**EXERCISE OBJECTIVE**
Repeat verbatim only the lines from the opening of the material below through the one that contains "FRONT = Vector((0.0, -1.0, 0.0))".

________________________

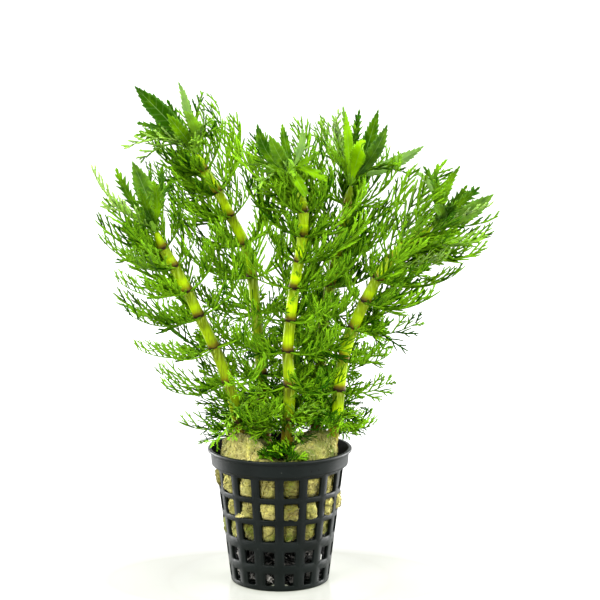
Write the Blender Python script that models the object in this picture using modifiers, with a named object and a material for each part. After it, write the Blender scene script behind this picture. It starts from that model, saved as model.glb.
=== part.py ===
"""Potted indian marshweed: a stem plant for aquariums in a round net pot.

Metres, +Z up. The origin is under the middle of the pot's floor, and the
front of the pot is at -Y. Five stems stand in a plug of mineral wool. Each
stem carries a whorl of up to six cut leaves at every node above the wool, and
a crown of young leaves at its tip.
"""
import math

import bmesh
import bpy
from mathutils import Matrix, Vector
from mathutils.bvhtree import BVHTree

MM = 0.001
# Gap left between pieces that touch
GAP = 0.3 * MM
# Vertices nearer than this are one
WELD = 0.01 * MM
# Edges that turn more than this are shaded as creases
CREASE_ANGLE = math.radians(40.0)
FRONT = Vector((0.0, -1.0, 0.0))

# Net pot
POT_COLUMNS = 16
WALL = 1.2 * MM
BASE_RADIUS = 18.5 * MM
SHOULDER_RADIUS = 24.0 * MM
SHOULDER_HEIGHT = 44.0 * MM
# Each row of windows: bottom, top and width
WINDOW_ROWS = (
    (2.1 * MM, 6.9 * MM, 3.4 * MM),
    (10.3 * MM, 15.5 * MM, 4.2 * MM),
    (19.4 * MM, 25.9 * MM, 5.1 * MM),
    (28.0 * MM, 34.4 * MM, 5.6 * MM),
    (36.4 * MM, 43.5 * MM, 6.0 * MM),
)
# The band and the lip above the windows: radius and height
COLLAR_PROFILE = (
    (25.7 * MM, 45.0 * MM),
    (26.1 * MM, 49.6 * MM),
    (27.2 * MM, 50.2 * MM),
    (27.2 * MM, 51.2 * MM),
)
# Slots in the floor: inner and outer radius, and the width at each
FLOOR_SLOT_INNER = (9.0 * MM, 1.7 * MM)
FLOOR_SLOT_OUTER = (16.0 * MM, 3.0 * MM)

# Mineral wool plug: radius and height, from the middle of its top outwards
WOOL_PROFILE = (
    (0.0, 50.5 * MM),
    (6.0 * MM, 51.0 * MM),
    (11.5 * MM, 55.0 * MM),
    (16.0 * MM, 56.5 * MM),
    (20.3 * MM, 54.0 * MM),
    (22.3 * MM, 49.0 * MM),
    (22.0 * MM, 43.0 * MM),
    (19.0 * MM, 20.0 * MM),
    (17.5 * MM, 18.8 * MM),
    (0.0, 18.8 * MM),
)
WOOL_SEGMENTS = 24
# Above this height the wool's top is uneven, and most so beyond this radius
WOOL_BROW_HEIGHT = 47.0 * MM
WOOL_BROW_RADIUS = 16.0 * MM
WOOL_SEAM_ANGLES = (math.radians(-84.0), math.radians(97.0))
WOOL_SEAM_WIDTH = math.radians(14.0)
WOOL_SEAM_DEPTH = 4.0 * MM
WOOL_LEFT_RISE = 1.5 * MM

# Stems
STEM_RADIUS_LOW = 2.15 * MM
STEM_RADIUS_HIGH = 1.7 * MM
STEM_LOW = 50.0 * MM
STEM_HIGH = 150.0 * MM
NODE_SWELL = 1.10
INTERNODE_SWELL = 0.96

# Whorls
WHORL_LEAVES = 6
COLLAR_WALL = 0.75 * MM
COLLAR_HEIGHT = 1.5 * MM
COLLAR_SLACK = 0.15 * MM
LEAF_THICKNESS = 0.7 * MM
LEAF_WIDTH = 9.5 * MM
# Share of that width which the shortest leaves keep
LEAF_WIDTH_LEAST = 0.45
LEAF_LENGTH_LOW = 25.0 * MM
LEAF_LENGTH_MIDDLE = 31.0 * MM
LEAF_LENGTH_TOP = 28.0 * MM
# Angle from the stem's axis at the lowest and the topmost whorl
LEAF_ANGLE_LOW = math.radians(90.0)
LEAF_ANGLE_TOP = math.radians(48.0)
# How far a leaf's outer half turns up
LEAF_LIFT = math.radians(26.0)
# Room kept between a leaf and what another stem carries
LEAF_ROOM = 0.4 * MM
# Room around a whorl's collar that other whorls' leaves leave free
ROOT_ROOM = 3.0 * MM
# What a leaf tries until it is clear: share of its length, turn around the stem, and lift
LEAF_SHARES = (1.0, 0.86, 0.72, 0.58, 0.44, 0.32, 0.2)
LEAF_TURNS = tuple(math.radians(turn) for turn in (0.0, 7.0, -7.0, 13.0, -13.0))
LEAF_LIFTS = tuple(math.radians(lift) for lift in (0.0, -7.0, 7.0, 13.0, -13.0))

# How far each stem's whorls are turned, so that neighbours mesh
STEM_TURNS = {
    "left": math.radians(10.0),
    "back_left": math.radians(24.0),
    "centre": math.radians(3.0),
    "back_right": math.radians(17.0),
    "right": math.radians(31.0),
}

# Crowns: the bud tapers from its foot to its head, and ends in a point
BUD_RADIUS = 2.1 * MM
BUD_FOOT = 1.15
BUD_HEAD = 0.8
BUD_HEIGHT = 4.5 * MM
BUD_POINT = 9.0 * MM
# A face of the bud is an end where it faces this nearly along the stem
BUD_END_FACING = 0.9
# Sections of a crown leaf: share of its reach, share of its width, and thickness
CROWN_SECTIONS = ((0.28, 0.62, 1.2 * MM), (0.62, 1.0, 0.8 * MM))
# How far a crown leaf bows away from the stem, as a share of its reach
CROWN_BOW = 0.10

# Each stem in millimetres: its end in the wool, then every node, and its tip last
STEMS_MM = {
    "left": (
        (-9.5, -1, 27), (-15.6, -2, 61), (-19.2, -3, 76.5), (-24.2, -5, 90), (-29.6, -7, 102),
        (-33.8, -8.5, 111.5), (-38.5, -10, 120.7), (-42.4, -11, 127.8), (-45.3, -12, 134.5),
    ),
    "back_left": (
        (-4.5, 6, 27), (-6.4, 9, 66), (-7.0, 9.5, 77), (-8.0, 10, 88.5), (-9.1, 10.5, 100.4),
        (-10.4, 11, 114), (-13.2, 11.5, 126.6), (-18.4, 12, 137), (-23.3, 12, 146.2),
        (-28.2, 12, 154.5), (-31.2, 12, 161),
    ),
    "centre": (
        (0.8, -3, 27), (3.2, -4.5, 62), (3.7, -5.5, 75.5), (3.1, -6, 88.5), (4.0, -6.5, 100.2),
        (5.4, -7, 112.3), (7.1, -7.5, 122.4), (8.5, -8, 131.8), (8.9, -8, 140.8),
        (7.2, -8, 148.6), (4.7, -8.5, 154),
    ),
    "back_right": (
        (9.5, 7, 27), (14.7, 13, 66), (15.4, 13.5, 77), (16.1, 14, 88), (17.2, 14.5, 99),
        (19.0, 15, 110), (21.2, 15.5, 121), (23.6, 15.5, 131.5), (25.6, 15.5, 141), (26.9, 15.5, 149),
    ),
    "right": (
        (14.8, -1, 29), (20.9, -2, 61), (22.3, -2, 73), (23.8, -2, 85), (27.4, -2, 96.5),
        (31.6, -2, 106.5), (36.2, -2, 115), (41.4, -2, 122.5), (46.4, -2, 127.6),
        (51.8, -2, 131.6), (57.2, -2, 135),
    ),
}

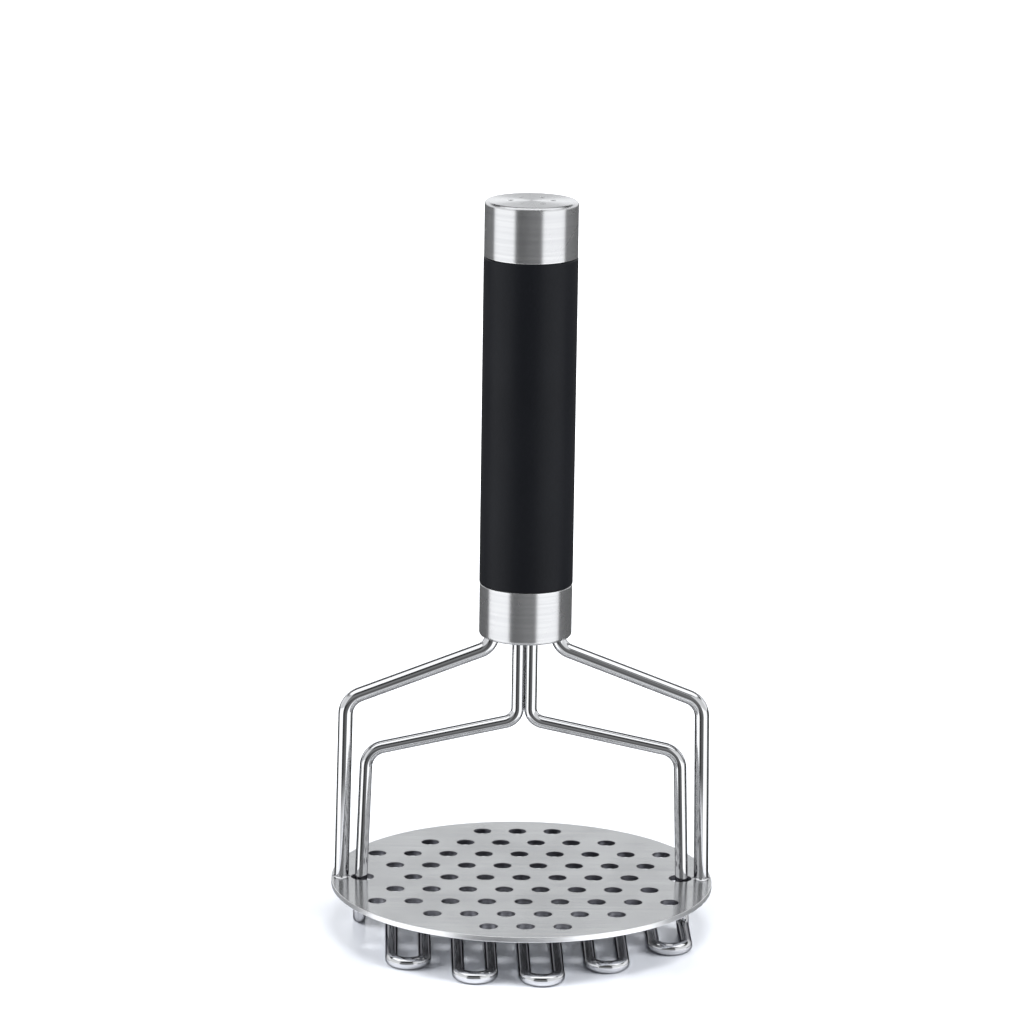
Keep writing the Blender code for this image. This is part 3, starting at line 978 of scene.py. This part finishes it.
@dataclass
class OuterWires(Assembly):
    """The two wires that hold the disc: a root in the ferrule, a sloping arm, a shoulder and a welded leg."""

    radius: float = 0.0020
    root_x: float = 0.0090
    root_top: float = 0.0920
    root_corner: float = 0.0810
    root_bend: float = 0.0050
    shoulder_x: float = 0.0490
    shoulder_z: float = 0.0655
    shoulder_bend: float = 0.0060
    foot_x: float = 0.0499
    disc_top: float = 0.0146
    foot_sink: float = 0.0001
    weld_spread: float = 0.0005
    weld_height: float = 0.0006
    weld_core: float = 0.5
    weld_overlap: float = 0.995
    weld_swell: tuple[float, float] = (0.035, 0.025)

    def route(self, side: int) -> list[Vector]:
        """Lay one wire.

        Args:
            side: -1 for the left wire, 1 for the right one.

        Returns:
            The centre line, from the root down.
        """
        corners = [
            (Vector((side * self.root_x, 0, self.root_top)), 0.0),
            (Vector((side * self.root_x, 0, self.root_corner)), self.root_bend),
            (Vector((side * self.shoulder_x, 0, self.shoulder_z)), self.shoulder_bend),
            (Vector((side * self.foot_x, 0, self.disc_top - self.foot_sink)), 0.0),
        ]
        return bent(corners)

    def weld(self, side: int, shape: bmesh.types.BMesh) -> None:
        """Add the small bead where a leg stands on the disc.

        Args:
            side: Which leg.
            shape: What the bead is added to.
        """
        core = self.radius * self.weld_core
        broad, fine = self.weld_swell
        slope = []
        for turn in quarter(6):
            widen = self.weld_spread * (1 - sin(turn))
            height = self.disc_top + self.weld_height * (1 - cos(turn))
            slope.append((self.radius * self.weld_overlap + widen, height))
        bead = turned([(core, self.disc_top + self.weld_height), *slope[::-1], (core, self.disc_top)], 48)
        for vert in bead.verts:
            angle = Vector((vert.co.x, vert.co.y)).angle_signed(Vector((1, 0)), 0.0)
            swell = 1 + broad * sin(3 * angle + side) + fine * sin(7 * angle)
            vert.co.x, vert.co.y = vert.co.x * swell + side * self.foot_x, vert.co.y * swell
        mesh = bpy.data.meshes.new("bead")
        bead.to_mesh(mesh)
        bead.free()
        shape.from_mesh(mesh)
        bpy.data.meshes.remove(mesh)

    def build(self, finishes: Finishes) -> None:
        """Make both wires.

        Args:
            finishes: The materials.
        """
        for side, label in ((-1, "left"), (1, "right")):
            shape = swept(self.route(side), self.radius)
            self.weld(side, shape)
            wire = as_piece(f"{label}_outer_wire", shape, finishes.wire)
            fit(wire, Body.HANDLE, "polished_steel", f"outer_wire_{label}")


@dataclass
class PressWire(Assembly):
    """The sliding wire: hooks, two stems side by side, arms, legs and the flat grid under the disc."""

    radius: float = 0.00175
    stem_x: float = 0.00175
    hook_end: float = 0.0080
    hook_z: float = 0.11685
    hook_bend: float = 0.0035
    stem_corner: float = 0.0602
    stem_bend: float = 0.0042
    shoulder_x: float = 0.0432
    shoulder_z: float = 0.0511
    shoulder_bend: float = 0.0058
    grid_x: float = 0.0449
    elbow_bend: float = 0.0044
    runs: int = 11
    tips: tuple[float, ...] = (0.0367, 0.0483, 0.0502, 0.0389, 0.0233)

    def half(self, side: int) -> list[Corner]:
        """Lay half the wire; the other half is the same, turned half a turn about the handle.

        Args:
            side: -1 for the left half, 1 for the right one.

        Returns:
            The corners, from the hook to the middle of the grid.
        """
        pitch = 2 * self.grid_x / (self.runs - 1)
        corners = [
            (Vector((-self.hook_end, 0, self.hook_z)), 0.0),
            (Vector((-self.stem_x, 0, self.hook_z)), self.hook_bend),
            (Vector((-self.stem_x, 0, self.stem_corner)), self.stem_bend),
            (Vector((-self.shoulder_x, 0, self.shoulder_z)), self.shoulder_bend),
            (Vector((-self.grid_x, 0, self.radius)), self.elbow_bend),
        ]
        for i in range((self.runs - 1) // 2):
            end = self.tips[::-1][i // 2] if i % 2 == 0 else -self.tips[i // 2]
            for run in (i, i + 1):
                corners.append((Vector((-self.grid_x + run * pitch, end, self.radius)), pitch / 2))
        turn = Matrix.Rotation(0 if side < 0 else pi, 3, "Z")
        return [(turn @ place, bend) for place, bend in corners]

    def build(self, finishes: Finishes) -> None:
        """Make the wire.

        Args:
            finishes: The materials.
        """
        route = bent(self.half(-1) + self.half(1)[::-1], step=radians(7))
        wire = as_piece("grid_and_stems", swept(route, self.radius, sides=24), finishes.wire)
        fit(wire, Body.PRESS, "polished_steel", "press_wire")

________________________

**OUTPUT BELOW**
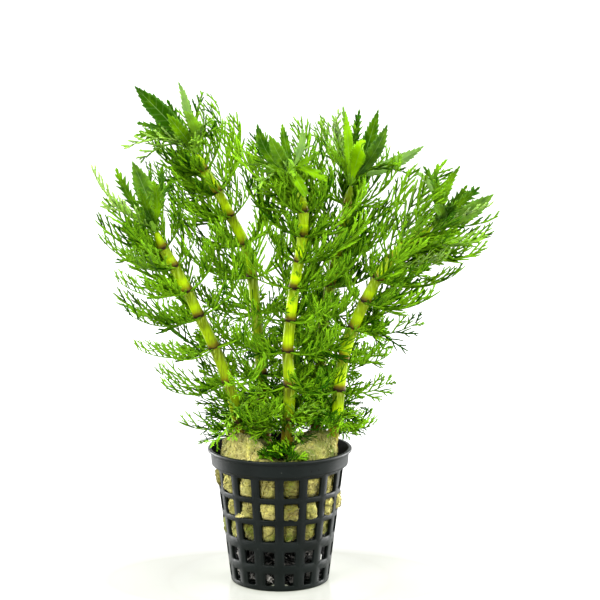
Write the Blender Python script that models the object in this picture using modifiers, with a named object and a material for each part. After it, write the Blender scene script behind this picture. It starts from that model, saved as model.glb.
=== part.py ===
"""Potted indian marshweed: a stem plant for aquariums in a round net pot.

Metres, +Z up. The origin is under the middle of the pot's floor, and the
front of the pot is at -Y. Five stems stand in a plug of mineral wool. Each
stem carries a whorl of up to six cut leaves at every node above the wool, and
a crown of young leaves at its tip.
"""
import math

import bmesh
import bpy
from mathutils import Matrix, Vector
from mathutils.bvhtree import BVHTree

MM = 0.001
# Gap left between pieces that touch
GAP = 0.3 * MM
# Vertices nearer than this are one
WELD = 0.01 * MM
# Edges that turn more than this are shaded as creases
CREASE_ANGLE = math.radians(40.0)
FRONT = Vector((0.0, -1.0, 0.0))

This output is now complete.